D'abord un bateau grec, «le Moïse» bateau assez vite pris en otage par un terrible pirate des mers, Mark IV, venu du golfe de Guinée se prenant pour mi-Pharaon, mi-Poséidon.

Ensuite, prisonnier (un rêve ?) des bras et des jambes de Gada, bien douce geôlière, la Maîtresse d'une île.

Il est par la suite recueilli dans une île gouvernée par un dictateur, tout mielleux, un ancien criminel de guerre recherché par toutes les polices du monde et devenu gros «affairiste, cupide et prévaricateur.

Puis, toujours à la recherche de l'épave contenant le masque, l'île de Spélaion où il y rencontre un ermite qui lui confie que «Le Masque» n'est qu'un symbole. Il n'existait même pas, il n'y avait que le miroir de lui-même qui lui masquait la vérité. Et, pour être soi-même, il fallait s'oublier. Sage conseil qui sera écouté.

Sac au dos, il repart donc. Alors que d'autres, dont le terrible pirate, qui avait eu vent de l'existence du Masque, continuaient leur recherche.

Hélas, la recherche du Masque de la connaissance du monde et de la Vérité (de soi et des autres) n'est pas une mince affaire, l'entêtement de l'être humain et ses découvertes (souvent imméritées) pouvant mener jusqu'à la mort ou jusqu'à l'Olympe des héros. Quelques rares Elus ! Elias ? Conclusion: tous les hommes ont, en eux, une odyssée à accomplir. A chaque fois recommencée.

L'Auteur : Voir plus haut

Extraits : «Ses tentatives avaient été vaines, son voyage n'avait servi à rien, le Masque n'avait été qu'une nouvelle illusion et sa quête une ultime défaite, un naufrage et, bientôt, une mort certaine et effroyable !» (p.34), «Le Masque ne remplaçait pas les autres pour comprendre le monde, car l'autre était nécessaire pour construire la vérité du soi» (p 35), «L'hébétude, le détachement et la fatigue n'étaient pas seulement dus à la monotonie du présent, aux déceptions du passé et aux peurs de l'avenir, mais aussi à nos mauvaises réponses, au travail introspectif de notre conscience et aux poids de nos fautes et de nos abandons impossibles à solder» (p 53).

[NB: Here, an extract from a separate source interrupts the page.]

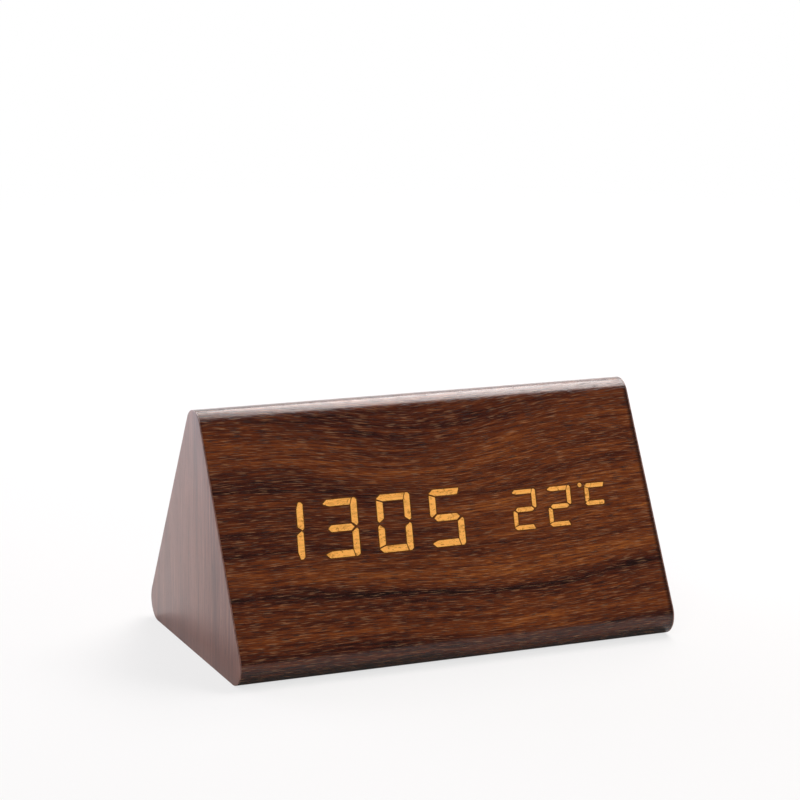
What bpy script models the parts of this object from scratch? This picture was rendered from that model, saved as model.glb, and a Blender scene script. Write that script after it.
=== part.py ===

Avis : De la philo en roman. Du lourd dans du court ! Assez originale comme écriture en Algérie, mais très intéressante. Et plusieurs histoires qui se croisent.

Citations : «Les victoires ne valent que par les triomphes dont on les pare» (p 24), «Oui, le monde virtuel sait tout de nous, depuis que chacun est convaincu que le Net est le prolongement de sa petite personne, si importante à ses propres yeux !» (p 25), «Le destin ne satisfait pas à notre bon vouloir, ni, d'ailleurs, à nos efforts. Nos parents s'en vont avant que nous réalisions leurs vœux, nos enfants nous voient nous en aller avant que nous ne fassions leur bonheur et nous comprenons alors que rien ne dépend de nous, surtout nous-mêmes» (p 46), «La mer, comme toute la nature, est le lieu et pour certains le lien, d'intelligence, de partage, avec la création. La mer se pose comme un questionnement esthétique et, pour les plus sensibles de plénitude existentielle» (p 72).